Insgesamt bin ich mir aber sehr, sehr sicher, dass die »Die Grünen – Die Grüne Alternative (GRÜNE)« bei der nächsten Wahl wohl einen Wiedereinzug schaffen werden. Wenn, ja wenn Maria Vassilakou mit dem Reden aufhört. Zumindest mit dem Reden von dem »Köpferollen«, dass – aus ihrer Sicht jetzt nicht ganz unverständlich – ihrer Bewegung nicht dienen würde. Dann wäre ich also jedenfalls guter Dinge, außerdem wird die SPÖ, soferne sie sich bis dahin nach einer Regierung zusammen mit den Unaussprechlichen nicht geteilt hat, beim nächsten Mal den Schmäh mit dem drohenden Weltuntergang bei einer Nichtkanzlerschaft durch einen Vertreter der wahren Gerechten nicht mehr durchbringen. Und damit nicht mehr so viele Stimmen von potenziellen Grünwählern absaugen können. Da mach ich mir schon eher um die Neos Sorgen. Da könnte ich mir nämlich gut vorstellen, nach weiteren fünf Jahren mit Flügelverleiher Matthias Strolz und nach den ersten fünf Jahren mit sicher überkomplexen Botschaften der Exrichterin, kann dem Wähler plötzlich aufgehen, dass der ernsthafte Bedarf an einer liberalen Partei in Österreich gar nicht sooo gegeben ist. Aber was weiß ich schon. (Uwe, ich bin eh schon still.)

***

Ein abschließender und ernster Gedanke zu der ganzen grünen Malaise sei mir hier noch gestattet: Ich habe die Grünen von ihrer Gründung an geschätzt, sie waren mir sehr lange sehr sympathisch und ich habe sie (insgesamt gilt das übrigens noch immer) durchaus als eine Bereicherung der politischen Landschaft angesehen. In den letzten Jahren (eher schon seit 2000) aber, hat sich diese Partei – meinem bescheiden Dafürhalten nach – immer mehr zu einer moralisierenden Instanz inszeniert, die viel zu oft in dem verqueren Bewusstsein verhaftet war, immer genau zu wissen, was, wie, wann und wo zu tun ist und vor allem, was gut und noch viel genauer, was schlecht oder böse ist.

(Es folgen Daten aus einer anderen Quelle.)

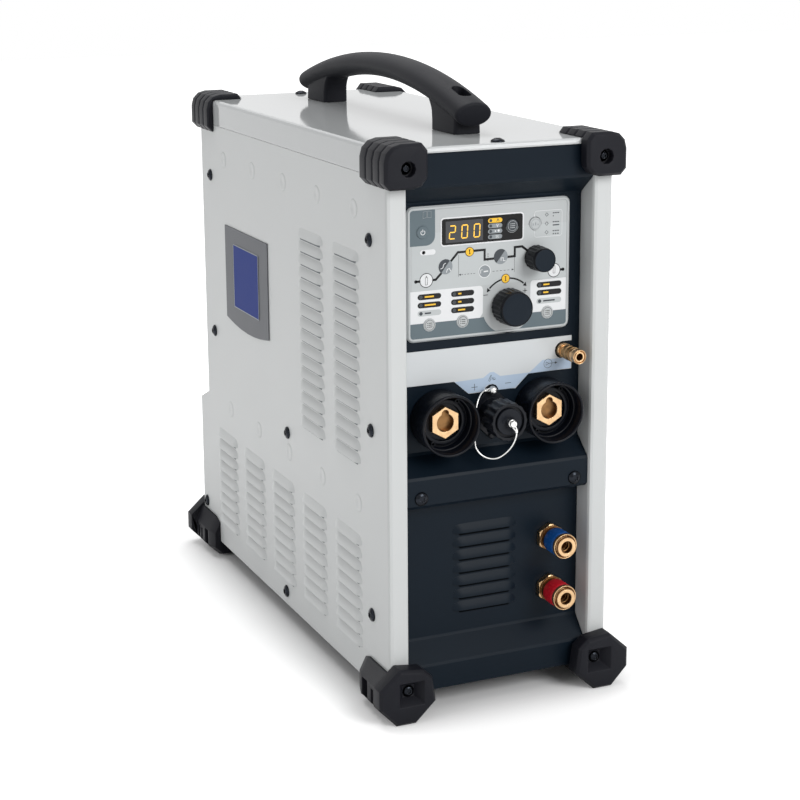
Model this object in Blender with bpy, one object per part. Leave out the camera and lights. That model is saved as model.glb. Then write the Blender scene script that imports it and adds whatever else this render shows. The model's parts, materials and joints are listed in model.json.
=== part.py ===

Was die Partei über ihr gesamtes Bestehen auszeichnet, ist die Tatsache, dass sie durch die Bank Persönlichkeiten als Mandatare besetzt hat, die integer sind. (Das tun im Übrigen alle anderen Parteien in der Regel auch; bei den Grünen gibt es aber meines Wissens keine Ausrutscher.) Was die Partei aber auch ausmacht, ist – durch die oben beschriebene vermeintliche Unfehlbarkeit – einen großen Anteil an der (von mir im Editorial etwa ständig getrommelten) Spaltung in diesem Land zu verantworten. In ihrer Abwehr gegen alles (aus ihrer Sicht!) »Rechte« (was nach ihnen dem Bösen gleichzusetzen ist; ein fataler Fehler und Trugschluss!) haben sie ihren Lieblingsfeind, die FPÖ, auch größer gemacht. Vielleicht, nein hoffentlich, sind diese nächsten Jahre eine Chance zur Erneuerung auf Bundesebene dieser – in letzter Konsequenz auch mir – für Österreich durchaus notwendigen Partei. Möge es ihnen gelingen.